Both the line containing "fillet(long_edges.group_by(Axis.Z)[0], cover_edge_radius)" and the line containing "return low, high" are to be reproduced exactly, along with every line between them, and nothing more.

--- start of Supplied information ---

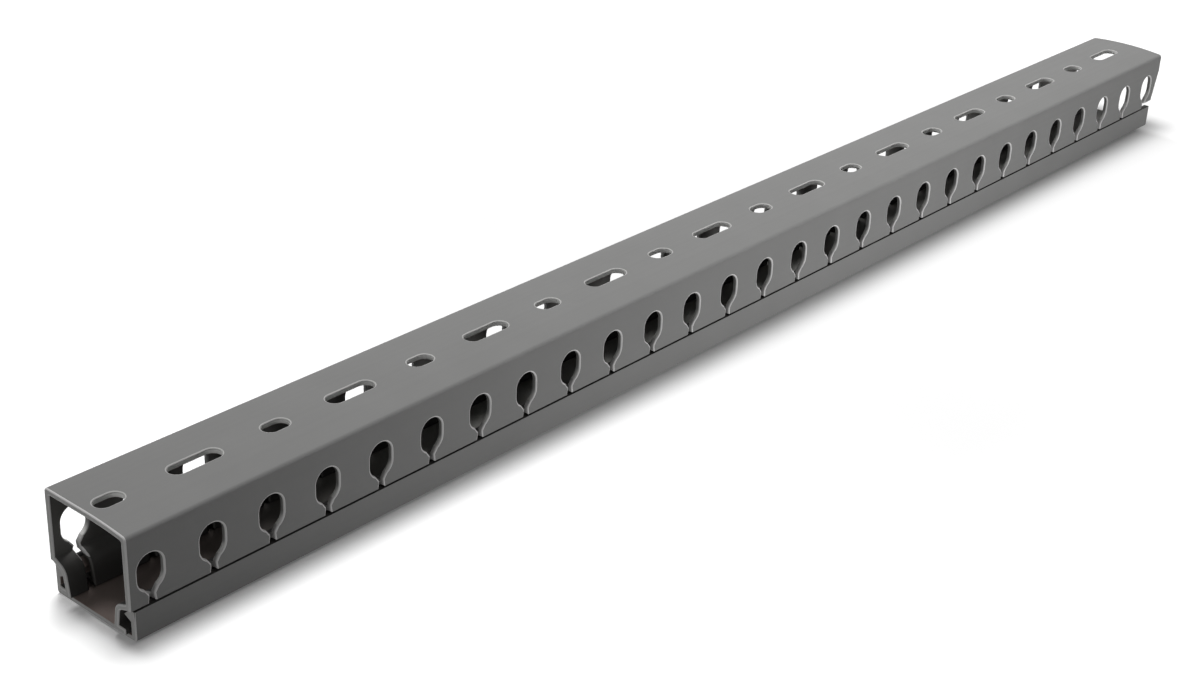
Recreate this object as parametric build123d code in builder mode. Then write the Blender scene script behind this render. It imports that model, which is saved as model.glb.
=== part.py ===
from build123d import *
import math
import os

# Slotted cable trunking, lying on its snap cover with the mounting face on top.
# X runs along the length, Y across it and Z up. All sizes are in millimetres.

# Overall size
duct_length = 502.0
duct_width = 30.0
duct_height = 29.5

# Base: a channel whose side walls are cut into fingers that end in hooked feet
wall_thickness = 1.6
corner_radius = 1.0
inner_corner_radius = 0.5
foot_thickness = 1.5
foot_rise = 0.9  # from the finger's lower edge up to the root of the foot
web_drop = 1.5  # how far the web falls before it turns down
web_lean = 0.9  # how far the web leans out on its way up
web_radius = 2.2
toe_setback = 0.9  # from the toe's tip to the inner face of the cover's lip

# Wire exits between the fingers, the same on both side walls
slot_pitch = 18.0
first_slot = 6.5  # from the near end to the first slot's centre
slot_width = 8.2
slot_height = 10.3
slot_corner = 4.0
neck_length = 3.1  # from the finger's lower edge up to the slot
neck_width = 1.8
neck_lip_bevel = 1.2

# The last finger on the right is broken: its foot and a slanting piece are missing
broken_lift = 1.9  # from the other fingers' lower edge up to the break
broken_slant = 3.2  # how far the break leans back from the far end

# Screw slots in the mounting face, short and long in turn
hole_pitch = 25.0
first_hole = 7.0  # from the near end to the first short slot's centre
hole_width = 5.5
short_hole_length = 8.5
long_hole_length = 16.0

# Snap cover
cover_height = 8.3
cover_floor = 1.3
lip_thickness = 1.6
cover_edge_radius = 1.0
near_setback = 1.2  # cover's end behind the base's near end
far_setback = 3.8  # cover's end short of the base's far end
lip_top_width = 2.0
barb_reach = 4.0  # from the cover's outer face to the barb's tip
barb_drop = 2.1  # from the lip's top to the barb's tip
barb_root = 3.2  # from the lip's top to where the barb leaves the lip

# Clearances between the base and the cover
seam_gap = 0.5  # between the fingers and the cover's lips
slide_gap = 0.2  # under the toes
barb_gap = 1.1  # from the barb's tip to the web

# Heights and places that follow from the sizes
near_end = -duct_length / 2
far_end = duct_length / 2
half_width = duct_width / 2
finger_bottom = cover_height + seam_gap
wall_middle = half_width - wall_thickness / 2
plate_underside = duct_height - wall_thickness
wall_height = duct_height - finger_bottom
room_width = duct_width - 2 * wall_thickness
lip_inside = half_width - lip_thickness
foot_root = finger_bottom + foot_rise
toe_middle = cover_floor + slide_gap + foot_thickness / 2
toe_tip = lip_inside - toe_setback
web_foot = half_width - barb_reach - barb_gap - foot_thickness / 2
slot_middle = finger_bottom + neck_length + slot_height / 2
slot_top = slot_middle + slot_height / 2
break_height = finger_bottom + broken_lift
cut_depth = 2 * wall_thickness


def row_of_places(first, pitch, item_length):
    """Centres along X, from the near end, of the items that fit whole in the duct."""
    room = duct_length - first - item_length / 2
    count = math.floor(room / pitch) + 1
    return [(near_end + first + pitch * n, 0) for n in range(count)]


wire_exits = row_of_places(first_slot, slot_pitch, slot_width)
last_exit = wire_exits[-1][0]

# One wire exit with the neck below it, seen from the side
with BuildSketch(Plane.XZ) as slot_outline:
    with Locations((0, slot_middle)):
        RectangleRounded(slot_width, slot_height, slot_corner)
    Rectangle(neck_width, slot_middle, align=(Align.CENTER, Align.MIN))
    neck_lips = slot_outline.vertices().group_by(Axis.Y)[1]
    chamfer(neck_lips, neck_lip_bevel)

with BuildPart() as duct_base:
    with BuildSketch(Plane.YZ.offset(near_end)):
        with Locations((0, duct_height)):
            Rectangle(duct_width, wall_height, align=(Align.CENTER, Align.MAX))
        with Locations((0, plate_underside)):
            Rectangle(room_width, wall_height, align=(Align.CENTER, Align.MAX), mode=Mode.SUBTRACT)
        with BuildLine():
            FilletPolyline(
                (wall_middle, foot_root),
                (web_foot + web_lean, foot_root - web_drop),
                (web_foot, toe_middle),
                (toe_tip, toe_middle),
                radius=(web_radius, 0.0),
            )
        trace(line_width=foot_thickness)
        mirror(about=Plane.YZ)
    extrude(amount=duct_length)
    inner_corners = duct_base.edges().filter_by(Axis.X).group_by(Axis.Z)[-2]
    fillet(inner_corners, inner_corner_radius)
    outer_corners = duct_base.edges().filter_by(Axis.X).group_by(Axis.Z)[-1]
    fillet(outer_corners, corner_radius)

    with BuildSketch(Plane.XZ):
        with Locations(*wire_exits):
            add(slot_outline.sketch)
    extrude(amount=duct_width, both=True, mode=Mode.SUBTRACT)

    with BuildSketch(Plane.XZ):
        with BuildLine():
            Polyline(
                (last_exit, 0),
                (last_exit, break_height),
                (far_end - broken_slant, break_height),
                (far_end, slot_top),
                (far_end, 0),
                close=True,
            )
        make_face()
    extrude(amount=half_width, mode=Mode.SUBTRACT)

    with BuildSketch(Plane.XY.offset(duct_height)):
        with Locations(*row_of_places(first_hole, 2 * hole_pitch, short_hole_length)):
            SlotOverall(short_hole_length, hole_width)
        with Locations(*row_of_places(first_hole + hole_pitch, 2 * hole_pitch, long_hole_length)):
            SlotOverall(long_hole_length, hole_width)
    extrude(amount=-cut_depth, mode=Mode.SUBTRACT)

with BuildPart() as snap_cover:
    with BuildSketch(Plane.YZ.offset(near_end + near_setback)):
        with BuildLine():
            Polyline(
                (0, 0),
                (half_width, 0),
                (half_width, cover_height),
                (half_width - lip_top_width, cover_height),
                (half_width - barb_reach, cover_height - barb_drop),
                (lip_inside, cover_height - barb_root),
                (lip_inside, cover_floor),
                (0, cover_floor),
                close=True,
            )
        make_face()
        mirror(about=Plane.YZ)
    extrude(amount=duct_length - near_setback - far_setback)
    long_edges = snap_cover.edges().filter_by(Axis.X)
    fillet(long_edges.group_by(Axis.Z)[0], cover_edge_radius)

os.makedirs("parts", exist_ok=True)
duct_base.part.label = "duct_base"
snap_cover.part.label = "snap_cover"
export_step(duct_base.part, "parts/duct_base.step")
export_step(snap_cover.part, "parts/snap_cover.step")
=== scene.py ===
import math

import bmesh
import bpy
import numpy as np
from mathutils import Matrix, Vector


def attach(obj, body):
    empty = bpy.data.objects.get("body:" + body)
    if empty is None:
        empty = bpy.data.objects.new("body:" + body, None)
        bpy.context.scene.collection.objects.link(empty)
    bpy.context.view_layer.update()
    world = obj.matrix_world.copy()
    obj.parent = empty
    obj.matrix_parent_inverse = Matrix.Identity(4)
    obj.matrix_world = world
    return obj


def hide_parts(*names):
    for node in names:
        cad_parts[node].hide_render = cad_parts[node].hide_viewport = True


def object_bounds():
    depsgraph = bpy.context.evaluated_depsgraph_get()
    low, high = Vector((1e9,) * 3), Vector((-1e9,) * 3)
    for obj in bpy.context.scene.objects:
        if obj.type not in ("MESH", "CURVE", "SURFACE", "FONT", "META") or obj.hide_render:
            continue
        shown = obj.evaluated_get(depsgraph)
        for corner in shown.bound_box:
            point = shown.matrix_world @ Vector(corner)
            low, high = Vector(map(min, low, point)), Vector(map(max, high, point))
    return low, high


# Slotted cable trunking lying on its snap cover, mounting face up.
# Metres; X runs along the duct, Y across it, Z up.

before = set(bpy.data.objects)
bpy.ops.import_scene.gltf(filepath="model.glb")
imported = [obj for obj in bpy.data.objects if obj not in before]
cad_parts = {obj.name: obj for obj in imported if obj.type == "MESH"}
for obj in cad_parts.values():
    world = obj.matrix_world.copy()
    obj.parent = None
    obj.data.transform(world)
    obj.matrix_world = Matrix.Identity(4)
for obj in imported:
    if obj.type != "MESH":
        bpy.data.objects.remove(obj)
cadBox = [list(corner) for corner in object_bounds()]
# the box's far top corner on the left
halfLength, halfWidth, ductHeight = (round(value, 6) for value in cadBox[1])
print("frame loaded")

plainMath = "ShaderNodeMath"
vectorMath = "ShaderNodeVectorMath"
pureWhite = (1.0, 1.0, 1.0, 1.0)


def newMaterial(name):
    material = bpy.data.materials.new(name)
    material.use_nodes = True
    material.node_tree.nodes.clear()
    return material, material.node_tree.nodes, material.node_tree.links


def addNode(nodes, kind, place, **settings):
    node = nodes.new(kind)
    node.location = place
    for key, value in settings.items():
        setattr(node, key, value)
    return node


def give(links, socket, value):
    # an input takes another node's output or a plain value
    if isinstance(value, bpy.types.NodeSocket):
        links.new(value, socket)
    else:
        socket.default_value = value


def calculated(nodes, links, kind, operation, place, *values):
    # one Math or Vector Math node
    node = addNode(nodes, kind, place, operation=operation)
    for socket, value in zip(node.inputs, values):
        give(links, socket, value)
    return node.outputs["Value" if kind == plainMath or operation == "LENGTH" else "Vector"]


def spanned(nodes, links, value, place, between, becomes, steepness="SMOOTHSTEP"):
    # while the value goes through the range between, the result goes from the first to the second of becomes
    span = addNode(nodes, "ShaderNodeMapRange", place, interpolation_type=steepness)
    span.inputs["From Min"].default_value, span.inputs["From Max"].default_value = between
    span.inputs["To Min"].default_value, span.inputs["To Max"].default_value = becomes
    links.new(value, span.inputs["Value"])
    return span.outputs["Result"]


def noise(nodes, links, where, place, scale, detail):
    texture = addNode(nodes, "ShaderNodeTexNoise", place)
    texture.inputs["Scale"].default_value = scale
    texture.inputs["Detail"].default_value = detail
    links.new(where, texture.inputs["Vector"])
    return texture.outputs["Fac"]


plastic = {
    "moulded": (0.172, 0.172, 0.1695),
    "rim": (0.54, 0.535, 0.53),  # edges that the punch has turned pale
    # painted light: sawn ends and the top of the slots' walls are paler than the moulded plastic
    "sawn": (0.385, 0.385, 0.377),
    # painted light: the lower part of the slots' walls in the plate is nearly white
    "slotWallPaintedLight": (0.8, 0.8, 0.785),
    "seam": (0.035, 0.033, 0.032),
    "ior": 1.5,
    "specular": 0.18,
    "roughness": (0.52, 0.7),
    "blotches": (0.94, 1.06),  # the colour is multiplied by something between these
    "lineScale": (1.5, 900.0, 900.0),  # extrusion lines per metre, along and across the duct
    "lineShift": (1.0, 0.7, 1.3),  # times a material's seed, so that no two have the same lines
    "lineShare": 0.5,  # the lines' part in the relief, beside the grain
    "mottleScale": 60.0,
    "grainScale": 2600.0,
    "reliefDepth": 0.0001,
}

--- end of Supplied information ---

Answer to this problem:
    fillet(long_edges.group_by(Axis.Z)[0], cover_edge_radius)

os.makedirs("parts", exist_ok=True)
duct_base.part.label = "duct_base"
snap_cover.part.label = "snap_cover"
export_step(duct_base.part, "parts/duct_base.step")
export_step(snap_cover.part, "parts/snap_cover.step")
=== scene.py ===
import math

import bmesh
import bpy
import numpy as np
from mathutils import Matrix, Vector


def attach(obj, body):
    empty = bpy.data.objects.get("body:" + body)
    if empty is None:
        empty = bpy.data.objects.new("body:" + body, None)
        bpy.context.scene.collection.objects.link(empty)
    bpy.context.view_layer.update()
    world = obj.matrix_world.copy()
    obj.parent = empty
    obj.matrix_parent_inverse = Matrix.Identity(4)
    obj.matrix_world = world
    return obj


def hide_parts(*names):
    for node in names:
        cad_parts[node].hide_render = cad_parts[node].hide_viewport = True


def object_bounds():
    depsgraph = bpy.context.evaluated_depsgraph_get()
    low, high = Vector((1e9,) * 3), Vector((-1e9,) * 3)
    for obj in bpy.context.scene.objects:
        if obj.type not in ("MESH", "CURVE", "SURFACE", "FONT", "META") or obj.hide_render:
            continue
        shown = obj.evaluated_get(depsgraph)
        for corner in shown.bound_box:
            point = shown.matrix_world @ Vector(corner)
            low, high = Vector(map(min, low, point)), Vector(map(max, high, point))
    return low, high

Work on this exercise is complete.